> _Short problem_
Please give the listing again, word for word, with nothing left out.

> _Given material_
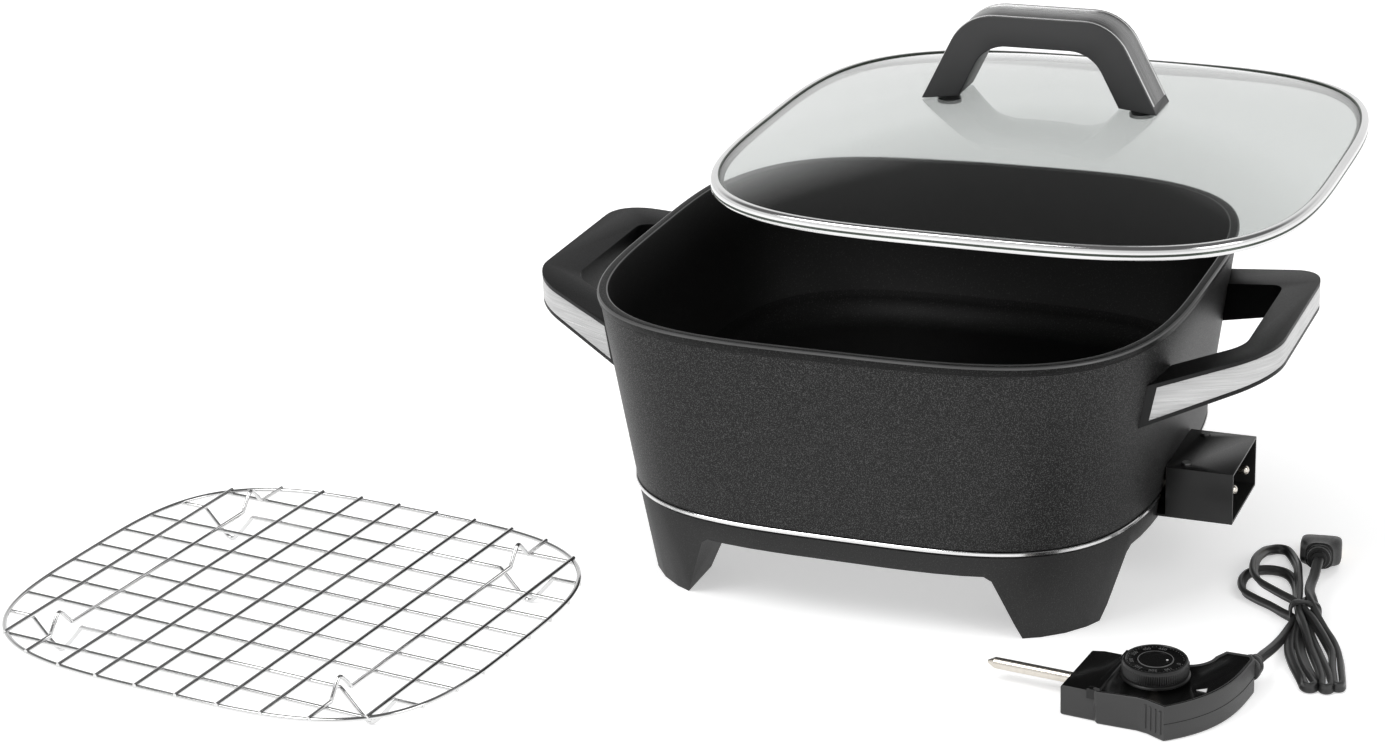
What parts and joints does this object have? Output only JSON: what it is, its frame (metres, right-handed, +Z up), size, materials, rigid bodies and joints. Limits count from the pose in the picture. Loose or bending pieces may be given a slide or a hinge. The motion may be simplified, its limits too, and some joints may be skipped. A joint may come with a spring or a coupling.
{
  "type": "electric skillet",
  "caption": "Deep square electric skillet on four legs, with a lift-off glass lid, two side handles, a wire rack and a plug-in probe thermostat with a dial and a tied cord.",
  "frame": {"origin": "middle of the square pan at the height of the table that the four legs stand on", "axes": "+X to the end with the control's socket, +Z up, the front faces -Y"},
  "size_m": [0.6421, 0.483, 0.2813],
  "materials": {
    "cast_coating": "dark charcoal non-stick coating with a fine fleck, satin",
    "black_phenolic": "matt black",
    "trim_steel": "bright",
    "brushed_band": "brushed",
    "dark_brushed": "dark brushed",
    "polished_rim": "polished",
    "lid_glass": "clear",
    "handle_grey": "dark grey satin",
    "socket_black": "satin black",
    "zinc_steel": "zinc plated",
    "heater_sheath": "dull",
    "insulator": "matt",
    "rack_chrome": "bright plated wire",
    "control_black": "glossy black",
    "probe_steel": "satin",
    "contact_brass": "plain",
    "block_brown": "plain",
    "ceramic_rod": "plain",
    "cap_dark": "glossy",
    "cord_black": "matt",
    "silicone": "black"
  },
  "bodies": {
    "skillet": {"pan": "cast_coating", "probe_boss": "cast_coating", "trim_ring": "trim_steel", "base_skirt": "black_phenolic", "base_screws": "zinc_steel", "heat_shield": "zinc_steel", "shield_screws": "zinc_steel", "heating_element": "heater_sheath", "element_clips": "zinc_steel", "terminal_pins": "probe_steel", "terminal_insulator": "insulator", "socket_housing": "socket_black", "socket_rivets": "zinc_steel", "socket_screws": "zinc_steel", "handle_left": "black_phenolic", "handle_right": "black_phenolic", "handle_band_left": "brushed_band", "handle_band_right": "brushed_band", "handle_screws": "zinc_steel"},
    "lid": {"lid_glass": "lid_glass", "lid_rim_band": "polished_rim", "lid_handle": "handle_grey", "lid_handle_inlay": "dark_brushed", "lid_screws": "zinc_steel", "lid_washers": "silicone"},
    "rack": {"rack_ring": "rack_chrome", "rack_long_wires": "rack_chrome", "rack_cross_wires": "rack_chrome", "rack_foot_wires": "rack_chrome", "rack_riser_wires": "rack_chrome"},
    "control": {"control_top": "control_black", "control_bottom": "control_black", "control_screws": "zinc_steel", "probe_sheath": "probe_steel", "probe_rod": "ceramic_rod", "contact_sleeves": "contact_brass", "contact_block": "block_brown", "contact_blades": "contact_brass", "cord_grommet": "cord_black", "cord_lead": "cord_black", "cord_hank_upper": "cord_black", "cord_hank_lower": "cord_black", "cord_tie": "cord_black", "cord_tail": "cord_black", "plug_body": "cord_black", "plug_blades": "contact_brass"},
    "dial": {"dial": "control_black", "dial_cap": "cap_dark", "adjusting_shaft": "probe_steel"}
  },
  "joints": [
    {"name": "lid_lift", "type": "slide", "parent": "skillet", "child": "lid", "axis": [0.7387, 0, 0.6741], "range_m": [-0.08664, 0.06]},
    {"name": "rack_lift", "type": "slide", "parent": "skillet", "child": "rack", "axis": [0, 0, 1], "range_m": [0, 0.2]},
    {"name": "control_lift", "type": "slide", "parent": "skillet", "child": "control", "axis": [0, 0, 1], "range_m": [0, 0.1]},
    {"name": "dial_turn", "type": "hinge", "parent": "control", "child": "dial", "pos_m": [0.16815, -0.17265, 0.02], "axis": [0, 0, 1], "range_deg": [-290, 0]}
  ]
}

> _Answer to the task_
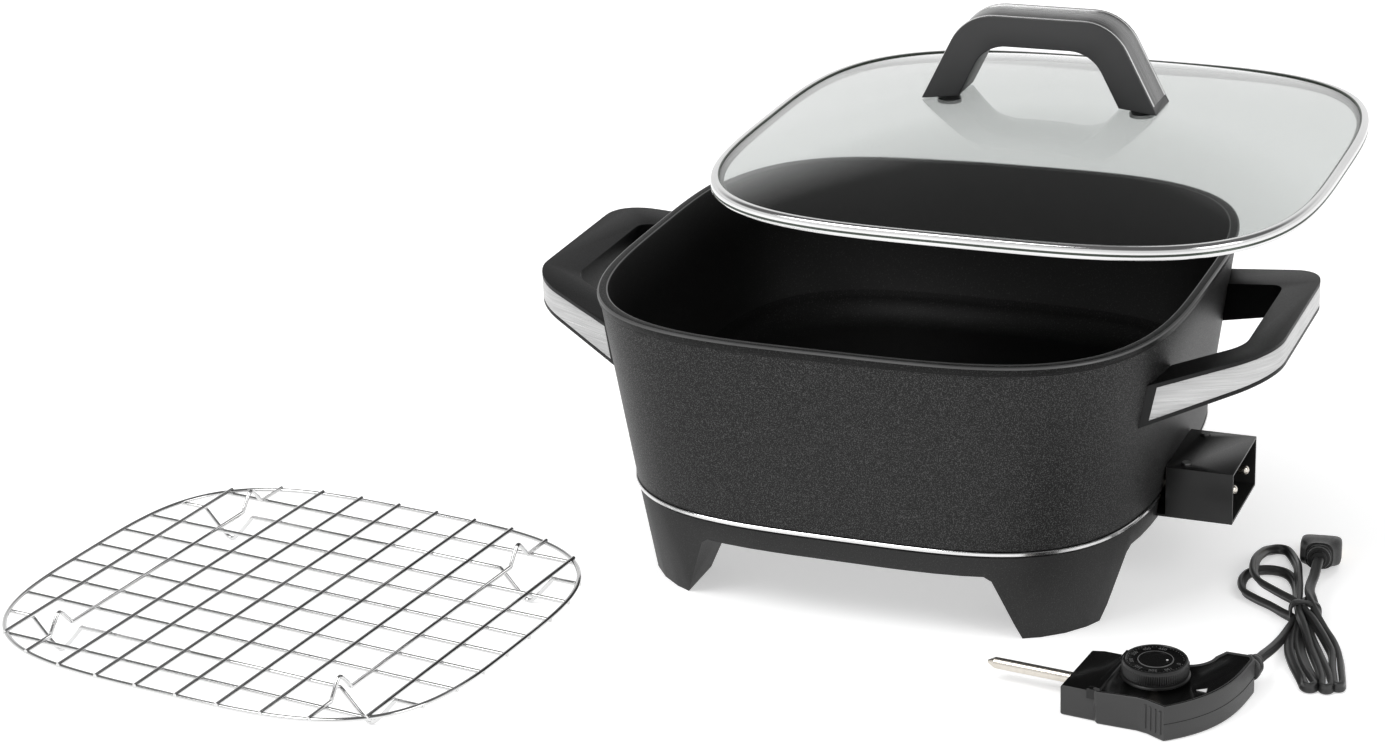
What parts and joints does this object have? Output only JSON: what it is, its frame (metres, right-handed, +Z up), size, materials, rigid bodies and joints. Limits count from the pose in the picture. Loose or bending pieces may be given a slide or a hinge. The motion may be simplified, its limits too, and some joints may be skipped. A joint may come with a spring or a coupling.
{
  "type": "electric skillet",
  "caption": "Deep square electric skillet on four legs, with a lift-off glass lid, two side handles, a wire rack and a plug-in probe thermostat with a dial and a tied cord.",
  "frame": {"origin": "middle of the square pan at the height of the table that the four legs stand on", "axes": "+X to the end with the control's socket, +Z up, the front faces -Y"},
  "size_m": [0.6421, 0.483, 0.2813],
  "materials": {
    "cast_coating": "dark charcoal non-stick coating with a fine fleck, satin",
    "black_phenolic": "matt black",
    "trim_steel": "bright",
    "brushed_band": "brushed",
    "dark_brushed": "dark brushed",
    "polished_rim": "polished",
    "lid_glass": "clear",
    "handle_grey": "dark grey satin",
    "socket_black": "satin black",
    "zinc_steel": "zinc plated",
    "heater_sheath": "dull",
    "insulator": "matt",
    "rack_chrome": "bright plated wire",
    "control_black": "glossy black",
    "probe_steel": "satin",
    "contact_brass": "plain",
    "block_brown": "plain",
    "ceramic_rod": "plain",
    "cap_dark": "glossy",
    "cord_black": "matt",
    "silicone": "black"
  },
  "bodies": {
    "skillet": {"pan": "cast_coating", "probe_boss": "cast_coating", "trim_ring": "trim_steel", "base_skirt": "black_phenolic", "base_screws": "zinc_steel", "heat_shield": "zinc_steel", "shield_screws": "zinc_steel", "heating_element": "heater_sheath", "element_clips": "zinc_steel", "terminal_pins": "probe_steel", "terminal_insulator": "insulator", "socket_housing": "socket_black", "socket_rivets": "zinc_steel", "socket_screws": "zinc_steel", "handle_left": "black_phenolic", "handle_right": "black_phenolic", "handle_band_left": "brushed_band", "handle_band_right": "brushed_band", "handle_screws": "zinc_steel"},
    "lid": {"lid_glass": "lid_glass", "lid_rim_band": "polished_rim", "lid_handle": "handle_grey", "lid_handle_inlay": "dark_brushed", "lid_screws": "zinc_steel", "lid_washers": "silicone"},
    "rack": {"rack_ring": "rack_chrome", "rack_long_wires": "rack_chrome", "rack_cross_wires": "rack_chrome", "rack_foot_wires": "rack_chrome", "rack_riser_wires": "rack_chrome"},
    "control": {"control_top": "control_black", "control_bottom": "control_black", "control_screws": "zinc_steel", "probe_sheath": "probe_steel", "probe_rod": "ceramic_rod", "contact_sleeves": "contact_brass", "contact_block": "block_brown", "contact_blades": "contact_brass", "cord_grommet": "cord_black", "cord_lead": "cord_black", "cord_hank_upper": "cord_black", "cord_hank_lower": "cord_black", "cord_tie": "cord_black", "cord_tail": "cord_black", "plug_body": "cord_black", "plug_blades": "contact_brass"},
    "dial": {"dial": "control_black", "dial_cap": "cap_dark", "adjusting_shaft": "probe_steel"}
  },
  "joints": [
    {"name": "lid_lift", "type": "slide", "parent": "skillet", "child": "lid", "axis": [0.7387, 0, 0.6741], "range_m": [-0.08664, 0.06]},
    {"name": "rack_lift", "type": "slide", "parent": "skillet", "child": "rack", "axis": [0, 0, 1], "range_m": [0, 0.2]},
    {"name": "control_lift", "type": "slide", "parent": "skillet", "child": "control", "axis": [0, 0, 1], "range_m": [0, 0.1]},
    {"name": "dial_turn", "type": "hinge", "parent": "control", "child": "dial", "pos_m": [0.16815, -0.17265, 0.02], "axis": [0, 0, 1], "range_deg": [-290, 0]}
  ]
}